The seats are more supportive and the driving position is lower than before -- by 20 mm, says Mazda -- a huge improvement from the tall, hard chairs in the NC. With the low window line and the feeling that I’m sitting down in the car, rather than on top, the essence of the original Miata comes flooding back. My only wish is for a telescoping steering wheel -- my feet are still a touch too close to the pedals or my hands are too far from the steering wheel.
The 2016 Mazda MX-5 Miata’s essential controls are improved in feel. The steering is still quick and sharp but feels more refined -- less jerky. I wasn’t sure how Mazda could improve on what is arguably the best shifter on the market, but throws are just as short and precise as before and far smoother -- less notchy. The footwell feels roomier, and the throttle/brake relationship is spaced perfectly for effortless rev-matching. The brake pedal feels a bit strange at first, demanding more effort before effectively slowing the car. That’s a component of the optional Brembo brake package. The larger front pads dissipate heat more effectively during fast road or track use, but they’re also less grabby initially for better modulation when being used hard. Strange in rush hour, perfect in other situations as I later discover.
An hour or so passes and I’ve finally ditched I-405 for the meandering oceanside road that is Pacific Coast Highway. Traffic is surprisingly light as the sun climbs higher in the sky. At a stoplight I can resist the temptation no longer and pull the convertible top’s release handle. The windows automatically drop and I shove the top into its stowed position. The whole operation takes maybe 5 seconds. The light turns green. I accelerate away, the new 2.0-liter Skyactiv-G engine’s fruity exhaust note sounding even stronger without a layer of fabric between it and my ears. The engine’s improved torque delivery is noticeable, especially in the mid-range, and the throttle gives more linear response across its travel.

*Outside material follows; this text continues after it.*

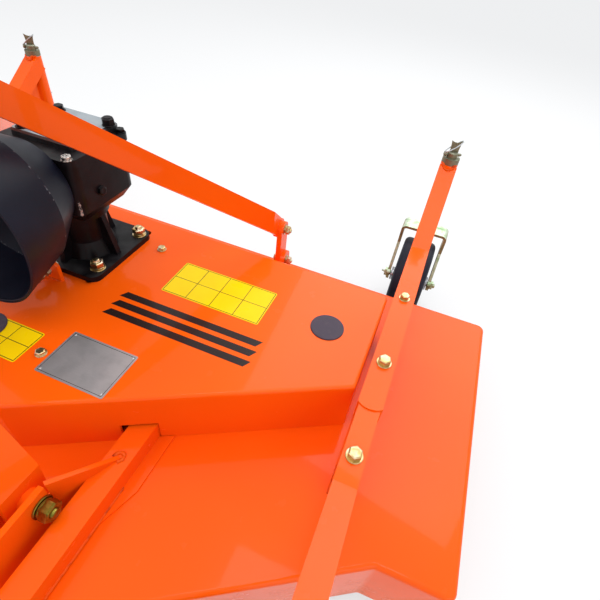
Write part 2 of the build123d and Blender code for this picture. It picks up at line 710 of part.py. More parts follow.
# Mast legs: flat bars from the lower pivots up to the head
lean = atan2(LEG_TOP_Y - PIVOT_Y, LEG_TOP_Z - PIVOT_Z)
leg_plane = Plane(
    origin=(0, PIVOT_Y, PIVOT_Z), x_dir=(1, 0, 0), z_dir=(0, -cos(lean), sin(lean))
)
leg_top_x = HEAD_HALF_GAP + HEAD_PLATE + LEG_THICK / 2
for side, sign in SIDES:
    leg_path = [
        (sign * LEG_X, -LEG_WIDTH / 2),
        (sign * LEG_X, (LEG_BEND_Z - PIVOT_Z) / cos(lean)),
        (sign * leg_top_x, (LEG_TOP_BEND_Z - PIVOT_Z) / cos(lean)),
        (sign * leg_top_x, (LEG_TOP_Z - PIVOT_Z) / cos(lean)),
    ]
    with BuildPart() as mast_leg:
        with BuildSketch(leg_plane):
            with BuildLine():
                Polyline(*bent_bar(leg_path, LEG_THICK / 2), close=True)
            make_face()
        extrude(amount=LEG_WIDTH / 2, both=True)
        boss_length = HITCH_GAP - 2 * SEAT
        with BuildSketch(side_plane(sign * (HITCH_OUTER_X - HITCH_PLATE - HITCH_GAP / 2))):
            with Locations((PIVOT_Y, PIVOT_Z)):
                Circle(LEG_BOSS_R)
        extrude(amount=boss_length / 2, both=True)
        with BuildSketch(side_plane(sign * LEG_X)):
            with Locations((PIVOT_Y, PIVOT_Z)):
                Circle(PIVOT_R + RUN_FIT)
        extrude(amount=HITCH_GAP, both=True, mode=Mode.SUBTRACT)
    save(mast_leg.part, f"mast_leg_{side}")

# Mast head: two plates for the top link, held apart by a spacer tube
with BuildPart() as mast_head:
    for sign in (-1, 1):
        with BuildSketch(side_plane(sign * (HEAD_HALF_GAP + HEAD_PLATE / 2))) as head_side:
            with BuildLine():
                Polyline(
                    (HEAD_FRONT_Y, HEAD_LOW),
                    (HEAD_FRONT_Y, HEAD_TOP),
                    (HEAD_REAR_Y, HEAD_TOP),
                    (HEAD_REAR_Y, HEAD_REAR_LOW),
                    (LEG_TOP_Y + LEG_WIDTH / 2, HEAD_LOW),
                    close=True,
                )
            make_face()
            fillet(head_side.vertices(), HEAD_CORNER_R)
            with Locations((TOP_PIN_Y, TOP_PIN_Z)):
                Circle(TOP_PIN_R, mode=Mode.SUBTRACT)
            with Locations((BRACE_TOP_Y, BRACE_TOP_Z)):
                Circle(BOLT_HOLE_R, mode=Mode.SUBTRACT)
        extrude(amount=HEAD_PLATE / 2, both=True)
    with BuildSketch(Plane.YZ):
        with Locations((HEAD_SPACER_Y, HEAD_SPACER_Z)):
            Circle(HEAD_SPACER_R)
    extrude(amount=HEAD_HALF_GAP, both=True)
save(mast_head.part, "mast_head")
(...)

This particular 2016 Mazda MX-5 Miata is of Club spec, which means lots of go-fast goodies that you won’t be able to get on any other trim level. Bilstein dampers with stiffer springs, a shock tower brace, and a limited-slip differential are standard, but only available on Club versions with the manual transmission. Front and rear spoilers are also part of the package though they aren’t installed on our preproduction car. Also not installed: the rocker panel extensions and rear bumper skirt that are supposed to come with our tester’s optional Brembo/BBS package ($3,400). Said package also includes the aforementioned Brembo front brakes and dark-colored 17-inch BBS wheels. All in, the sticker price for a car identical to this one (including advanced keyless entry at $130) is $32,950. That might seem like a lot, but it’s right in line with a moderately equipped Scion FRS or Subaru BRZ, the MX-5’s most obvious competitors despite their fixed-roof, 2+2 design.
Turning off PCH onto the notoriously twisty Decker Canyon Road, all those sporty bits begin to work in unison. There are several tight, uphill hairpins on this early stretch of Decker; hard on the gas, then the brakes, drop a gear with a roarty throttle blip, turn in, and the Miata tucks its nose in eagerly. Steady throttle, find the apex, then punch the gas while keeping some steering lock and the tail begins a progressive slide. A little countersteering settles the Miata and lines it up arrow-straight toward the next bend. It’s easy to find rhythm driving a car like this, perfectly sized for narrow stretches of two-lane road, just enough power to keep a big, goofy grin plastered on my face. And the view out the front is mesmerizing, with the peaked fenders cresting above the tires on each side, then dropping into the low hoodline.
The 2016 Mazda MX-5 Miata has an overall feeling of lightness that was missing from the previous-generation car -- that’s been missing since the NA ceased production, really. In fact, the 2016 Miata is nearly 200 pounds lighter than the 2015 Club version and within mere pounds of the 1.8-liter NA. Thank increased use of high-strength steel and aluminum (the fenders, hood, trunk, bumper beams, and roll hoop supports are all made of the latter). The polar moment of inertia is within a single percentage point of the original 1.6-liter NA.
A brief foray across Mulholland and then I point the Miata back toward Decker Road, only headed downhill this time. The Miata’s brakes seem up to the task; there’s a hint of hot friction material in the air, but the Miata never loses any stopping power. This new Miata seems like it was bred for the Malibu canyons and that’s probably because in part it was. Miata’s California-based development crew no doubt spent plenty of time on these very roads.
A glance at my watch reveals it’s a bit past noon -- time to meet up with Automobile’s photo team for lunch at a local grocery store with an amazing deli. After we’ll spend the afternoon shooting around the same roads I’d spent the morning driving. Yesterday, I tweeted out our lunch location, inviting any Miata enthusiasts in the area to come on down and have a look at the 2016 car in the sheetmetal. Climb around it; have a look inside. Mazda’s PR folks even gave me some stickers to hand out. Will there be a crowd of people waiting?
I find the parking lot behind Vintage Grocers virtually empty except for a lone, red NB Miata, its owner fervently polishing the hood with a microfiber and a bottle of detailing solution. There are “pollo rampante” (prancing chicken) shields on the side of the front fender and big, red aftermarket brakes poking out from the spokes of aftermarket wheels. There’s a luggage rack on the trunklid because Mark, the car’s owner, and his wife have spent years road-tripping around the country and Miatas aren’t particularly well-known for their cargo space. He got up early this morning and drove 200 miles in traffic to get here. “It was worth it just to sit in the car,” he says.